His uncle, Chester Ramirez, who played running back at the Air Force Academy, mentored Lamb, especially when it came to football. When Lamb was a junior in high school Ramirez died of natural causes at the age of 42. “He was a father figure to me,” Lamb said the night he was drafted. Lamb wears a necklace with his uncle’s number 32 jersey number everywhere he goes.

After a dominant college career at Oklahoma, it seemed preordained that Lamb would be an early pick in the NFL Draft, but the first hour of the draft dragged into the second and Lamb was still on the board longer than nearly any mock drafts projected. But eventually his phone rang and it was Jerry Jones.

“It felt very long with the time ticking and everybody getting called before me,” he recalled. “But it all slowed down when I got on the phone” with Jones.

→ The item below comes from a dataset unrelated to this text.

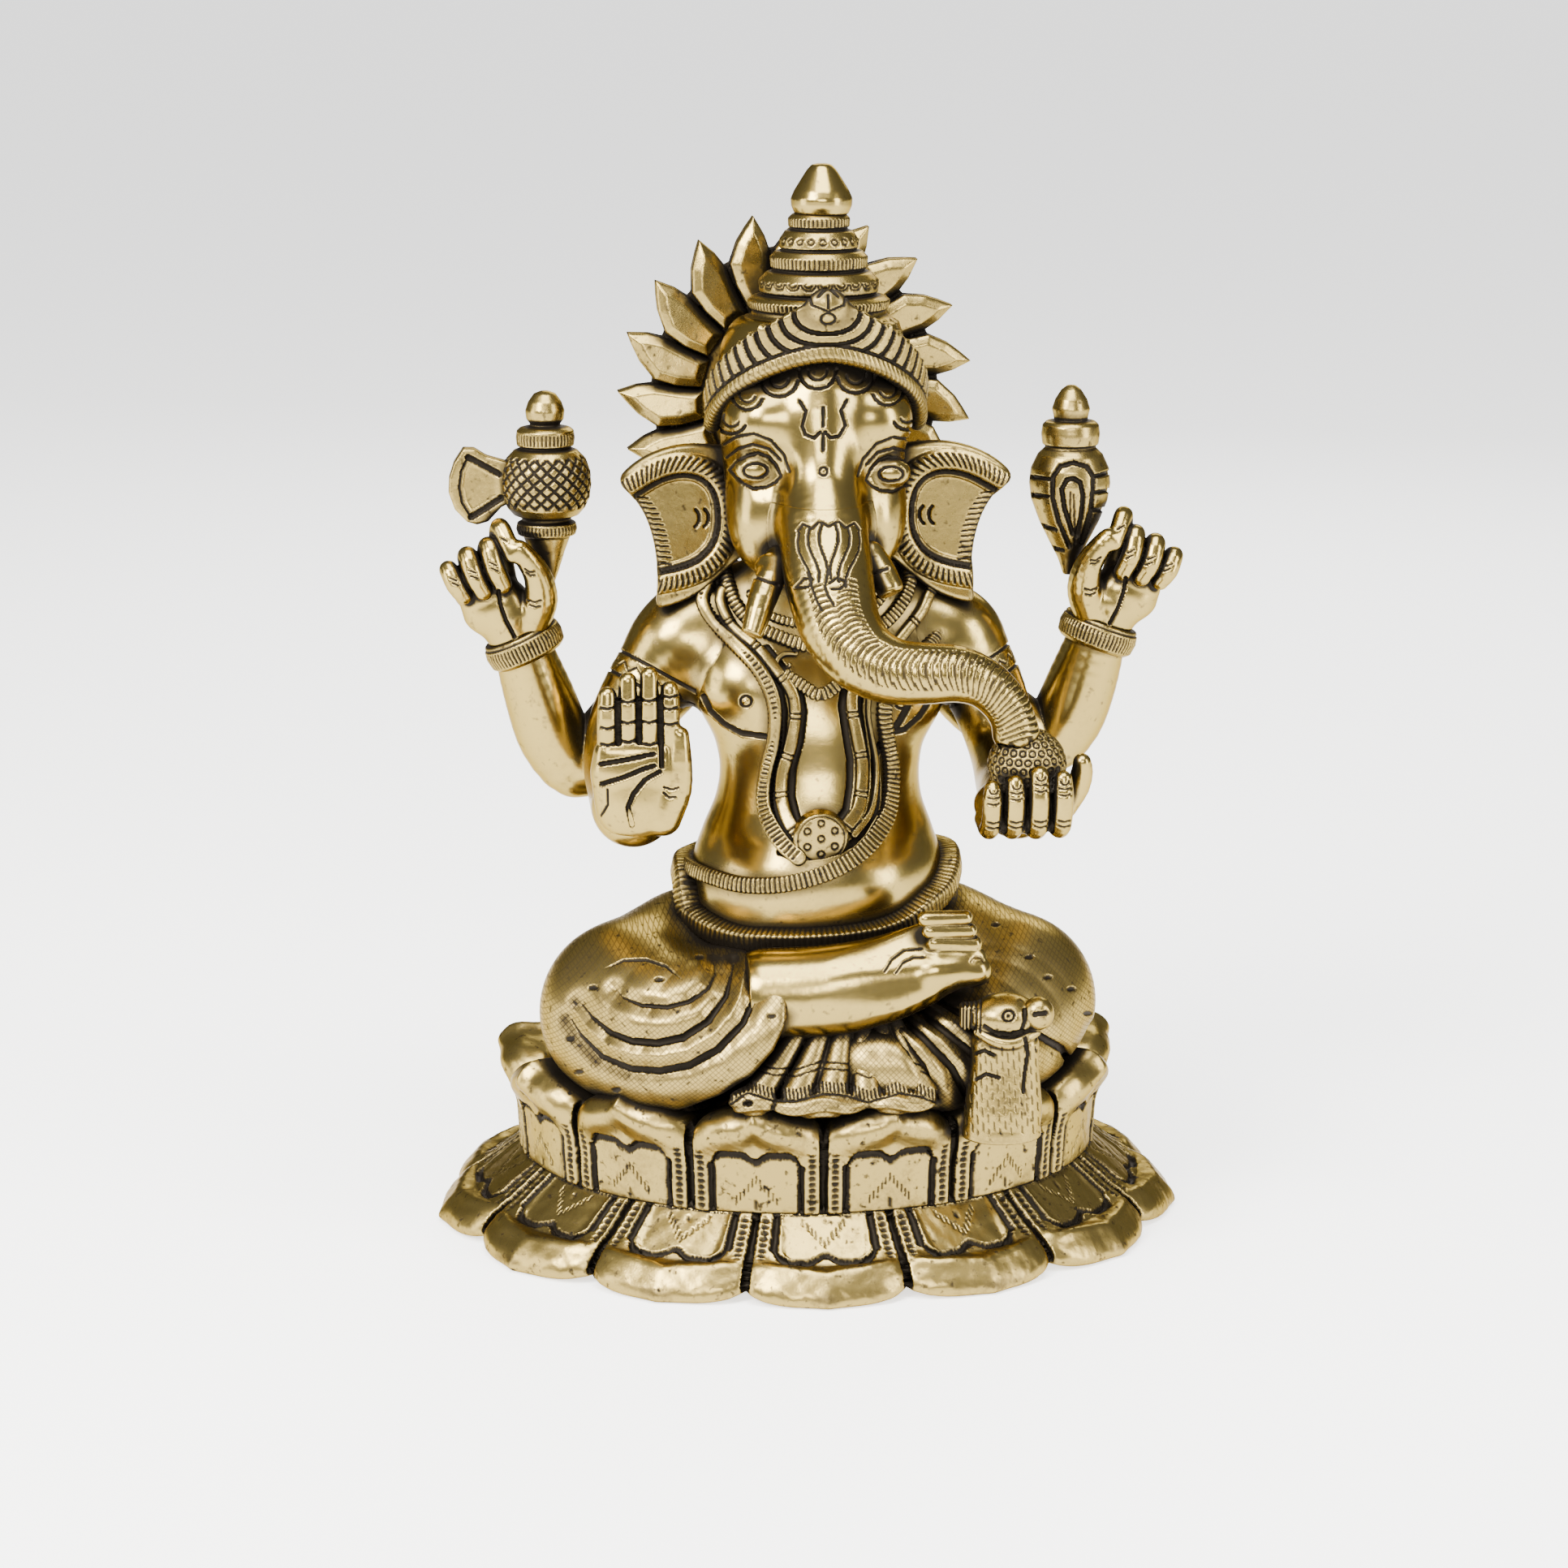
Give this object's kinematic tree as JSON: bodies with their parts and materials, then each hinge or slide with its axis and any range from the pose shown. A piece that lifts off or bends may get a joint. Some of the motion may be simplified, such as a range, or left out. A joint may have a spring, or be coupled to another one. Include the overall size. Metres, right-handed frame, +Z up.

Lamb said that he had met with the Cowboys at the NFL Combine earlier in the off-season, but had no indication that they were going to draft him. Likewise, the Cowboys likely had little reason to believe they would have an opportunity to select Lamb. When the 17th pick came around, he had already been passed on by a number of teams who seemingly could have used a player like him, so he didn’t know what to expect.

“Honestly I didn’t know if they were going to take me,” Lamb said. “When my phone rang it surprised me. Everything that I dreamed of was in that phone call.”